Why experts are often bad at predicting test results

Áine Doris | Sep 06, 2019

Companies such as Amazon, Google, and Uber run hundreds of online tests every month, with results guiding their business decisions and strategies. They also regularly make forecasts and predictions about what’s worth testing.

But research by University of California at Berkeley’s Stefano DellaVigna and Chicago Booth’s Devin G. Pope finds that while test results are generally trustworthy, experts’ forecasts and predictions are not. “Our findings suggest that people are not as skilled at forecasting results and determining what can be generalized as they assume. And that should be serious food for thought for companies,” says Pope.

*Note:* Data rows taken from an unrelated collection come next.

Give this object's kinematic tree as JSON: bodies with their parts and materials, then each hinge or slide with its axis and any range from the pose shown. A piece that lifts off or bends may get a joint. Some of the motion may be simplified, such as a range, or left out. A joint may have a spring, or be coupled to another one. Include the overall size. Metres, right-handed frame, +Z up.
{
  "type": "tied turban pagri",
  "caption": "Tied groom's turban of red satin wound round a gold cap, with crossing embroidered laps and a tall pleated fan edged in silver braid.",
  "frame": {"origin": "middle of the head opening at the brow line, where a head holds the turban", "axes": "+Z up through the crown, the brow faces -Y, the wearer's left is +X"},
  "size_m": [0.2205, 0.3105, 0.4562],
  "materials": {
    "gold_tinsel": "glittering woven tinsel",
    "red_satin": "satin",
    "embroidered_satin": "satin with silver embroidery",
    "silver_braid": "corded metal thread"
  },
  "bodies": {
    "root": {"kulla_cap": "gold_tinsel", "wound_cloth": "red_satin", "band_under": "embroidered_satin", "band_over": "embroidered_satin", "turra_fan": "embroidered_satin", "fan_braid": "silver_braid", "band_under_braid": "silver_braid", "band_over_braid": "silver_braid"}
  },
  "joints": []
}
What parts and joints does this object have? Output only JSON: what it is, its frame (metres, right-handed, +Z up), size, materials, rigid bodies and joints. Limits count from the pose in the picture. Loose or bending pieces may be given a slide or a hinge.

The researchers first wanted to determine the extent to which test results can be trusted and generalized. Can a company have confidence in a test when its results suggest that a certain type of online banner ad leads to increased sales? Or would those results change depending on the demographics of people tested or the parameters of the test?

To find out, building on their own previous research on experimental methodology, DellaVigna and Pope devised a simple A/B button-pushing task and made various alterations to test the robustness of the results. In some cases, they changed the demographics of the volunteers performing the task. In other cases, they changed the task itself—from a button-pushing to a coding exercise. Ultimately, they find that their test produced similar results despite the variations.

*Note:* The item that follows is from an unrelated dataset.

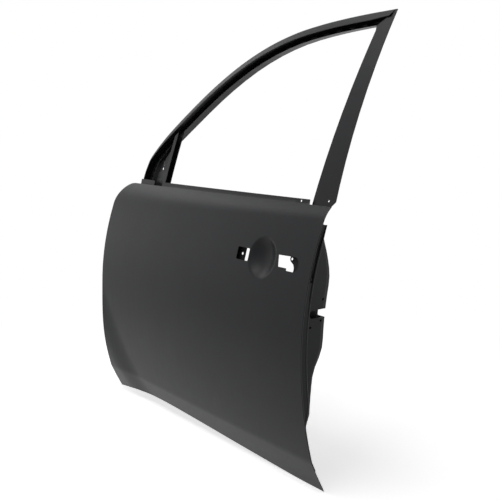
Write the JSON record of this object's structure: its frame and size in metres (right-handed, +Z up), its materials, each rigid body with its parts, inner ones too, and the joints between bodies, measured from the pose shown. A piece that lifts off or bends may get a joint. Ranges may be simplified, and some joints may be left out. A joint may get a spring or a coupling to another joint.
{
  "type": "car door shell",
  "caption": "Front left car door shell of pressed steel with hemmed outer skin, drawn inner panel, window frame and hidden reinforcements.",
  "frame": {"origin": "on the hinge wall's outer face, midway between the two bolt holes of the upper hinge", "axes": "+X towards the rear of the car, +Y inboard, +Z up"},
  "size_m": [1.1351, 0.3296, 1.2539],
  "materials": {
    "e_coat_steel": "satin",
    "mastic": "matte"
  },
  "bodies": {
    "root": {"outer_skin": "e_coat_steel", "inner_panel": "e_coat_steel", "header_outer": "e_coat_steel", "header_inner": "e_coat_steel", "sash_outer": "e_coat_steel", "sash_inner": "e_coat_steel", "division_channel": "e_coat_steel", "mirror_patch": "e_coat_steel", "header_foot_plate": "e_coat_steel", "belt_rail_outer": "e_coat_steel", "belt_rail_inner": "e_coat_steel", "hinge_plate_upper": "e_coat_steel", "hinge_plate_lower": "e_coat_steel", "check_link_plate": "e_coat_steel", "hinge_nut_upper_1": "e_coat_steel", "hinge_nut_upper_2": "e_coat_steel", "hinge_nut_lower_1": "e_coat_steel", "hinge_nut_lower_2": "e_coat_steel", "check_nut_1": "e_coat_steel", "check_nut_2": "e_coat_steel", "intrusion_beam": "e_coat_steel", "beam_bracket_front": "e_coat_steel", "beam_bracket_rear": "e_coat_steel", "flutter_pad_1": "mastic", "flutter_pad_2": "mastic", "flutter_pad_3": "mastic", "handle_bracket": "e_coat_steel", "rear_glass_channel": "e_coat_steel", "latch_plate": "e_coat_steel"}
  },
  "joints": []
}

But DellaVigna and Pope also wondered how well people who are presumably experts in the field would be at predicting these results. They asked 70 behavioral experts, as well as economics PhD students and the participants who had performed the tasks, to estimate how they thought the results would vary. “The experts have, at best, a mixed record in their ability to predict how much design changes affect the results,” says Pope.

This has significant implications for academics, whose decisions about what to study and how to advise students are affected by the robustness of research findings. Moreover, if experts can’t be trusted to predict and interpret study results, businesses may want to rethink how much trust they put in their own tests. Even if results are trustworthy, the underlying assumptions that guided the tests might not be.